→ EXTRACTED INFORMATION:
** Begin **

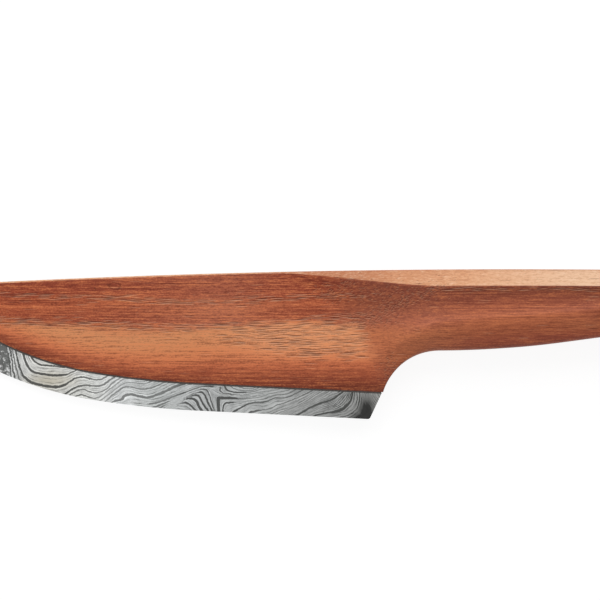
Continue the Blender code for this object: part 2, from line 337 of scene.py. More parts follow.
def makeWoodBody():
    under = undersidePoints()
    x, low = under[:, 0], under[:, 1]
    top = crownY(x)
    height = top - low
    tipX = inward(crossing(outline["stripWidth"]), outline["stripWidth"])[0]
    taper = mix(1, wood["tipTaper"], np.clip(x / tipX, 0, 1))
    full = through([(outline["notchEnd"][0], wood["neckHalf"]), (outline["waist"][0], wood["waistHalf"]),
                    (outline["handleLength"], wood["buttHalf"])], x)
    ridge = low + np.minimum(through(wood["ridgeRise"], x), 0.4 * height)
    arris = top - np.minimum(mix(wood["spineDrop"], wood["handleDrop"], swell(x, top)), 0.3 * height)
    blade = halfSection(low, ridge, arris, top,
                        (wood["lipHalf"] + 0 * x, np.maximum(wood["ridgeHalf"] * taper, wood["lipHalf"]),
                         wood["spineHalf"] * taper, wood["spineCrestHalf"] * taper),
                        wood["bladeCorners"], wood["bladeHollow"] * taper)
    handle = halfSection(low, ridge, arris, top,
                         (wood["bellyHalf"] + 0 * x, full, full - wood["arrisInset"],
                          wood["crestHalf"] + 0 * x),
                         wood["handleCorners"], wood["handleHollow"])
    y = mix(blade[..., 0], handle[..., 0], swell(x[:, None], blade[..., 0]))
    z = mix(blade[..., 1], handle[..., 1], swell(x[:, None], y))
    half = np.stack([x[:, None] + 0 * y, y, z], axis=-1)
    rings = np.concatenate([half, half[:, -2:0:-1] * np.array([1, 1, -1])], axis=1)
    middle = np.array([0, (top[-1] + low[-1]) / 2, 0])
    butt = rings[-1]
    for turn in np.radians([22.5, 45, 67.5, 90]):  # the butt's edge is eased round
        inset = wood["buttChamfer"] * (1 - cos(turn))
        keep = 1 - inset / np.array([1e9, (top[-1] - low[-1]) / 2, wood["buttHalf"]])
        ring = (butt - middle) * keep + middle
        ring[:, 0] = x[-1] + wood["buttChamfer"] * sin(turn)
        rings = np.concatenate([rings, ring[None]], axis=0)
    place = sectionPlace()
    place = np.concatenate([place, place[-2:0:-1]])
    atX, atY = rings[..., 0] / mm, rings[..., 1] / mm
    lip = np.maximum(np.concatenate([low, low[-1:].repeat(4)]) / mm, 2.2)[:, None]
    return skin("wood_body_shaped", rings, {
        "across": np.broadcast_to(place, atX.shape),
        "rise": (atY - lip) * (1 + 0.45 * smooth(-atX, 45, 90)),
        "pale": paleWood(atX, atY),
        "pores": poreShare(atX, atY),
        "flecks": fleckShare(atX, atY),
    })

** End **
** Begin **

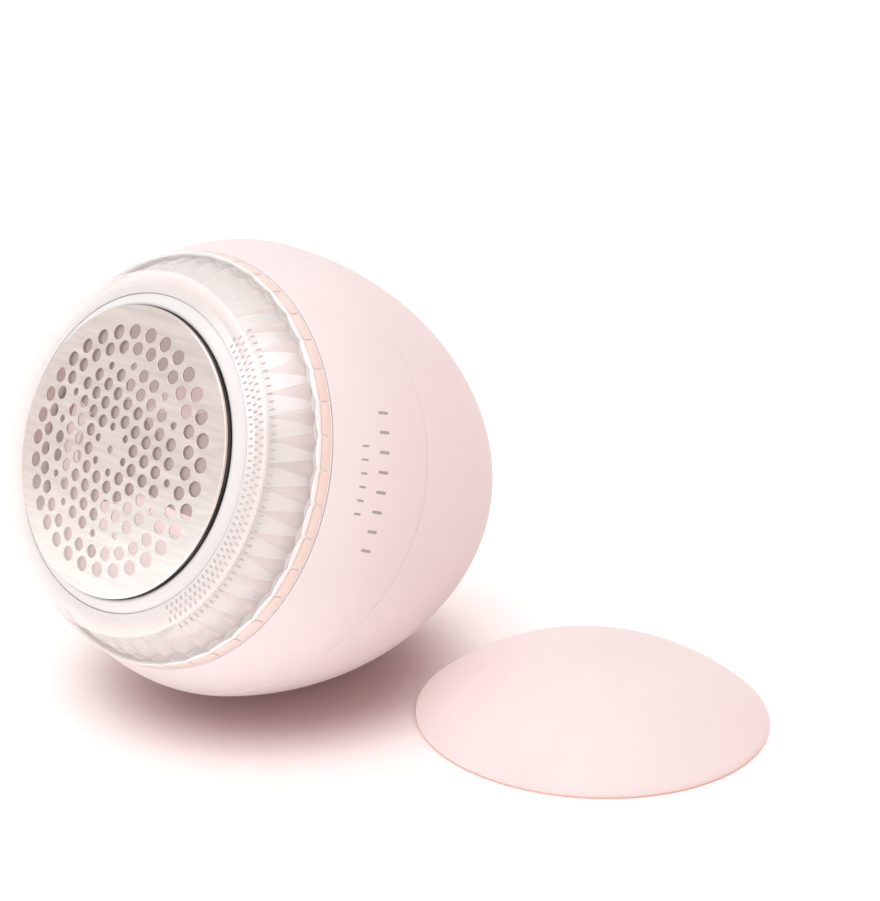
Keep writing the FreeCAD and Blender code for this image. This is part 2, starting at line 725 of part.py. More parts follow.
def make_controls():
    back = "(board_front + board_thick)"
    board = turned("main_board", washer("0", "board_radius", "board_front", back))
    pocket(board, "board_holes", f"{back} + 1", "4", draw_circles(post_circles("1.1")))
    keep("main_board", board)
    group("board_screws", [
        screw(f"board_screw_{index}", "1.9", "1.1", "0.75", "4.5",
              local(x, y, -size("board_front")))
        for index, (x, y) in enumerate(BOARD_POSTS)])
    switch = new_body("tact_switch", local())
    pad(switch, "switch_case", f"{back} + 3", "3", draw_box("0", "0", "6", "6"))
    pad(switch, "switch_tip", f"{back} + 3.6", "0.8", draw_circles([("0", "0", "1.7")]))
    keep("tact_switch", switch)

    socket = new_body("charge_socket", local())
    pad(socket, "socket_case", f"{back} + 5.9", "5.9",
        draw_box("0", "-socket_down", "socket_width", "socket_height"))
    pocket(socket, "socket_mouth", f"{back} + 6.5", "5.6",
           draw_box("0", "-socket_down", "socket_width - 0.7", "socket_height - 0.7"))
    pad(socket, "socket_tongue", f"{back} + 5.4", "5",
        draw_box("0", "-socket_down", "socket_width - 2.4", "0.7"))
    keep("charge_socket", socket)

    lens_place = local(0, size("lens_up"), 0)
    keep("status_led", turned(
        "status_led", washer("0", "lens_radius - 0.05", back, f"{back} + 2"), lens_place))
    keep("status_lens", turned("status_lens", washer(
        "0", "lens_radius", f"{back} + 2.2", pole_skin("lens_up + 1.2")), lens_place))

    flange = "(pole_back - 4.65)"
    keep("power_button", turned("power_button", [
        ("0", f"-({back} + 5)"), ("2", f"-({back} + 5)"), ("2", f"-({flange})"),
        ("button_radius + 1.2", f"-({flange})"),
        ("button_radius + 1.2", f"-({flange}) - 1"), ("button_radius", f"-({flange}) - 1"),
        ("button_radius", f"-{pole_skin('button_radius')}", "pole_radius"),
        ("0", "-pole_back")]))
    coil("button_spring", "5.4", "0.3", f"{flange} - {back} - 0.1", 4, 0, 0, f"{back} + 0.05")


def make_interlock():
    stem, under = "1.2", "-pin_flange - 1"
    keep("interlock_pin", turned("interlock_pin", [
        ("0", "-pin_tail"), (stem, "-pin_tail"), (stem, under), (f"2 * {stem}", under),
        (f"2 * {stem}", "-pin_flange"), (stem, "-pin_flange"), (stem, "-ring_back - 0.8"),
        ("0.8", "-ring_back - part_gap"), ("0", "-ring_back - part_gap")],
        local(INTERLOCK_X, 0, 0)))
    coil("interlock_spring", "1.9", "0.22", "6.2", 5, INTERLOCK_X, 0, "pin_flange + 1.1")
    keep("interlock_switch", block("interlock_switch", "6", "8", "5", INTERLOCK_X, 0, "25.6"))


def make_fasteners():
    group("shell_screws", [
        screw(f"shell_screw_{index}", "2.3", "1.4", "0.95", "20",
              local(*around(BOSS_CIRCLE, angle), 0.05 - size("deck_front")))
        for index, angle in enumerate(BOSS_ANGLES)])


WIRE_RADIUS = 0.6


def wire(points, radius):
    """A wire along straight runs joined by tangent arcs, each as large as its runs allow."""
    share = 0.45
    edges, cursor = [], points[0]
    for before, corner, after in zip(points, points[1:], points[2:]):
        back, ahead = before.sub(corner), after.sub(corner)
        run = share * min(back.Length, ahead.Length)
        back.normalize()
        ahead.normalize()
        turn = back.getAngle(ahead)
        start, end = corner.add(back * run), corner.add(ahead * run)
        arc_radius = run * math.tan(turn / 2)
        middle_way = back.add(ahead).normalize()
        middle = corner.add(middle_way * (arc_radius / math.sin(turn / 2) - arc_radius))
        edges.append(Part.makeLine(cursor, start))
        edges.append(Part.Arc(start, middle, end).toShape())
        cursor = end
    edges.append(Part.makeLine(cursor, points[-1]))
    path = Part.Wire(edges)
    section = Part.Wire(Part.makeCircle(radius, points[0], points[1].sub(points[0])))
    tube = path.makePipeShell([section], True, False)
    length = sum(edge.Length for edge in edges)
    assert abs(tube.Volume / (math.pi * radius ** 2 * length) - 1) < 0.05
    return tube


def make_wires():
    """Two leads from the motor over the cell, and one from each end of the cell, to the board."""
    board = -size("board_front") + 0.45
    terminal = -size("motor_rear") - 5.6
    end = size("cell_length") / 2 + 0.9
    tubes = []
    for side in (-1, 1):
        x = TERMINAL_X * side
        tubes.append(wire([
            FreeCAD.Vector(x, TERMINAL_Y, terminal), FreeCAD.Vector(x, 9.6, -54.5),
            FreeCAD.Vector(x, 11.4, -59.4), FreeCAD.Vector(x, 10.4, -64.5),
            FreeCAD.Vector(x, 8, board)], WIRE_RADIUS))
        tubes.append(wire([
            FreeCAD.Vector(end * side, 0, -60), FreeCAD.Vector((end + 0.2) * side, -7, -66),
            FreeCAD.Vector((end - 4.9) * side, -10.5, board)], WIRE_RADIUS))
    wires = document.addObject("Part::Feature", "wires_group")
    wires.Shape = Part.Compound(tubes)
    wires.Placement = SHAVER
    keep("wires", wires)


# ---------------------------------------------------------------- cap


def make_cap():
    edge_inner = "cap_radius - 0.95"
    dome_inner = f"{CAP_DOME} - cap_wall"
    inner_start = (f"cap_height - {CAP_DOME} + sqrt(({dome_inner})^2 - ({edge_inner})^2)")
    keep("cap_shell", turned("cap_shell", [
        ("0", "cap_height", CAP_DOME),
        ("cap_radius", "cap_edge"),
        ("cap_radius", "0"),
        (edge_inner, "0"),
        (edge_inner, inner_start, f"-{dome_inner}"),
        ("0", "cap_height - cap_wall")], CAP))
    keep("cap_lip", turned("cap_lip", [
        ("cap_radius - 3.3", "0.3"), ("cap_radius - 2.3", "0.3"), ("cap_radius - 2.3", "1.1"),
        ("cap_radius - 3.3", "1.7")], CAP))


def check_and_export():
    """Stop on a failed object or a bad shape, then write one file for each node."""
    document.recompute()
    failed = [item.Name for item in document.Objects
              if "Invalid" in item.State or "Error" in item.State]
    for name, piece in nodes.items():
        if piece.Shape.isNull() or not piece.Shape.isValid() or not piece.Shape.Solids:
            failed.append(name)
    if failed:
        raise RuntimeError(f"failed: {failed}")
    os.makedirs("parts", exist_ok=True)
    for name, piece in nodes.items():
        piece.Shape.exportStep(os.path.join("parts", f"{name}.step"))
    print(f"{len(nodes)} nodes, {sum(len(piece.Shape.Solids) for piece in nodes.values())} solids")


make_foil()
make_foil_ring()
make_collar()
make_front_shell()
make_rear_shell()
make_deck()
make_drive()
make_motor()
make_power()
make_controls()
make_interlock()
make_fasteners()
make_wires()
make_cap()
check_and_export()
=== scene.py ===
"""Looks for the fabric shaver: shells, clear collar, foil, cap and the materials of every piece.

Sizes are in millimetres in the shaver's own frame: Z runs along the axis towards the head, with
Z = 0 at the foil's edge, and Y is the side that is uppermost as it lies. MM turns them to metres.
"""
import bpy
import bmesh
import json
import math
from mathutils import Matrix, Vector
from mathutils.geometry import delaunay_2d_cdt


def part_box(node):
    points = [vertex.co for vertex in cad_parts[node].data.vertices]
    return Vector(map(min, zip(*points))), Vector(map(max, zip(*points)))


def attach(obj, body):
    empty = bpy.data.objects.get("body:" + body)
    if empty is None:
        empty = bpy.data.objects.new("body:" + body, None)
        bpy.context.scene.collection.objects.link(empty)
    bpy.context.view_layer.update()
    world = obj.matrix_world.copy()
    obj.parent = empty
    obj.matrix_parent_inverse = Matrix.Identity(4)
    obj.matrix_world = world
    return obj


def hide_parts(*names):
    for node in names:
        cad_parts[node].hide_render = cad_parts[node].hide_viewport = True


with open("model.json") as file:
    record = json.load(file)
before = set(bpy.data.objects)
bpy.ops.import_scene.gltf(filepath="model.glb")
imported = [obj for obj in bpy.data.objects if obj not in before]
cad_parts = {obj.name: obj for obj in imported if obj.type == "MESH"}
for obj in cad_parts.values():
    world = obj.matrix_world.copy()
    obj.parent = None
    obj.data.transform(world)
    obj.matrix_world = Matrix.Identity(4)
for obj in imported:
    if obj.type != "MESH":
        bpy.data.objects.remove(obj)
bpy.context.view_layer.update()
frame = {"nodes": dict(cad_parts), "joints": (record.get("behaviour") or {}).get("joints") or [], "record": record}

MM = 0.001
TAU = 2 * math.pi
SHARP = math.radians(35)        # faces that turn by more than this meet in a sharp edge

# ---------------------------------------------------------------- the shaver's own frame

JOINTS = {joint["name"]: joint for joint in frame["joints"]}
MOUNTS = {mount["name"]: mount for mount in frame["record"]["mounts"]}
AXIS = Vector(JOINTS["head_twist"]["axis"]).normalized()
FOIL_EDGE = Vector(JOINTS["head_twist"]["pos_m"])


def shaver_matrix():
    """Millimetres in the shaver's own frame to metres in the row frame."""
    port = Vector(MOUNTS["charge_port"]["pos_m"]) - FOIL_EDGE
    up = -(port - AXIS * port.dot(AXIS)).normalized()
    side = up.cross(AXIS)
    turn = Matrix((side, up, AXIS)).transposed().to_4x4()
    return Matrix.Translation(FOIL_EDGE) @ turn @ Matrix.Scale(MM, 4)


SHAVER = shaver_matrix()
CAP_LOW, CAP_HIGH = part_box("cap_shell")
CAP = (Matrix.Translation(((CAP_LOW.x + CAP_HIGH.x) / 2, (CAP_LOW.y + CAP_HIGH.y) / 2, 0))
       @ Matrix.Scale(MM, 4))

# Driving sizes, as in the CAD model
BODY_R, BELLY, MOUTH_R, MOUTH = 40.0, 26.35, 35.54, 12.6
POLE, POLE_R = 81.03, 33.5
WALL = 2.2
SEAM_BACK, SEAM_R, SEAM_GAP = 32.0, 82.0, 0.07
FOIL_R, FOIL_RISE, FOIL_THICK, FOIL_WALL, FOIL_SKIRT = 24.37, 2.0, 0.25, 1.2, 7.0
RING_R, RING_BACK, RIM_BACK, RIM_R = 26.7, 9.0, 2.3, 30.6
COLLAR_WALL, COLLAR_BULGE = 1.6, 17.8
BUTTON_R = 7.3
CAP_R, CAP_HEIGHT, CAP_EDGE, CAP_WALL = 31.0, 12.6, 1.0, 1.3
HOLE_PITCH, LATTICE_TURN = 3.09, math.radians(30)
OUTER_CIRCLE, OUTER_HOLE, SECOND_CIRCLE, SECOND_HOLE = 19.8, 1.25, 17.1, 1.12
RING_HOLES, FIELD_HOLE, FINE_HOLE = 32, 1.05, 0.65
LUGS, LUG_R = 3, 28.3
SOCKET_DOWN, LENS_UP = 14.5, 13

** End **
** Begin **

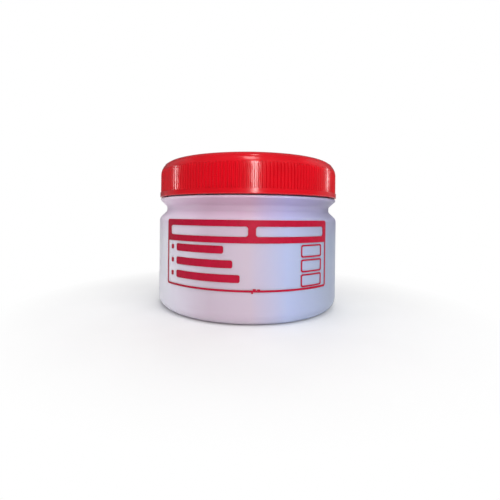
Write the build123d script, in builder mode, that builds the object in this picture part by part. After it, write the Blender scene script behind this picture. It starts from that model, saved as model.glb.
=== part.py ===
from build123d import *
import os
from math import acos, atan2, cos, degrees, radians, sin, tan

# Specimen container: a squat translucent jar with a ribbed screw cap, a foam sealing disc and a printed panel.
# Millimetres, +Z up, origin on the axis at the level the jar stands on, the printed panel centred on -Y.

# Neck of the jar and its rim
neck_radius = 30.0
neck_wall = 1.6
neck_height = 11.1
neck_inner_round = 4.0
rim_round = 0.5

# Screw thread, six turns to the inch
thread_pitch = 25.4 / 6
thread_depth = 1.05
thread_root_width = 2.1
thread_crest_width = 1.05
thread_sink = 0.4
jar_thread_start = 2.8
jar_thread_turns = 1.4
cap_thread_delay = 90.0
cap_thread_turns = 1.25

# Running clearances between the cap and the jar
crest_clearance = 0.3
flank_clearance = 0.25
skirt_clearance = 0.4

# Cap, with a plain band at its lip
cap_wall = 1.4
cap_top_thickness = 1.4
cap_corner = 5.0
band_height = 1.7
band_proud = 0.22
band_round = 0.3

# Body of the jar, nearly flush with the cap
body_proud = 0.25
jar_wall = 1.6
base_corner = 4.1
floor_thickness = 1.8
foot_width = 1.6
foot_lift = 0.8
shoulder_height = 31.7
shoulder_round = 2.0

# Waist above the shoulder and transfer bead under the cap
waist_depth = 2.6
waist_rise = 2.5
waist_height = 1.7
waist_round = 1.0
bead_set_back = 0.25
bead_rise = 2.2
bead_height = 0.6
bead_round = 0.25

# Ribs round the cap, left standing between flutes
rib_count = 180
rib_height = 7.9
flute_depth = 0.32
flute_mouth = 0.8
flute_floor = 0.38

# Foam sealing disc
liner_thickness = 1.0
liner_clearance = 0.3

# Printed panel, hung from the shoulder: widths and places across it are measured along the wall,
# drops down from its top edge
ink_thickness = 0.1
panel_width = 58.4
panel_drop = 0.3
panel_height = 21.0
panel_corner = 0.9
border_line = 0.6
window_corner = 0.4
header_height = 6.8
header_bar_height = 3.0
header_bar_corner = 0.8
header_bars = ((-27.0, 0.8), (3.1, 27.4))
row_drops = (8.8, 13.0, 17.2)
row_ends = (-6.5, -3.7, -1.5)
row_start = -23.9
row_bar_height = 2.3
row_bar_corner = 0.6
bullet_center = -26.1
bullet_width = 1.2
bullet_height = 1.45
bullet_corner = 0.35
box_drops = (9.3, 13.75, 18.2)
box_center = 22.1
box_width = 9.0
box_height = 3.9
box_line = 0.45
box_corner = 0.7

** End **

→ SHORT PROBLEM: Retype, word for word, every line from the line with "make_foil()" to the line with "if empty is", inclusive. Add nothing.

→ RESULT OF THE EXERCISE:
make_foil()
make_foil_ring()
make_collar()
make_front_shell()
make_rear_shell()
make_deck()
make_drive()
make_motor()
make_power()
make_controls()
make_interlock()
make_fasteners()
make_wires()
make_cap()
check_and_export()
=== scene.py ===
"""Looks for the fabric shaver: shells, clear collar, foil, cap and the materials of every piece.

Sizes are in millimetres in the shaver's own frame: Z runs along the axis towards the head, with
Z = 0 at the foil's edge, and Y is the side that is uppermost as it lies. MM turns them to metres.
"""
import bpy
import bmesh
import json
import math
from mathutils import Matrix, Vector
from mathutils.geometry import delaunay_2d_cdt


def part_box(node):
    points = [vertex.co for vertex in cad_parts[node].data.vertices]
    return Vector(map(min, zip(*points))), Vector(map(max, zip(*points)))


def attach(obj, body):
    empty = bpy.data.objects.get("body:" + body)
    if empty is None:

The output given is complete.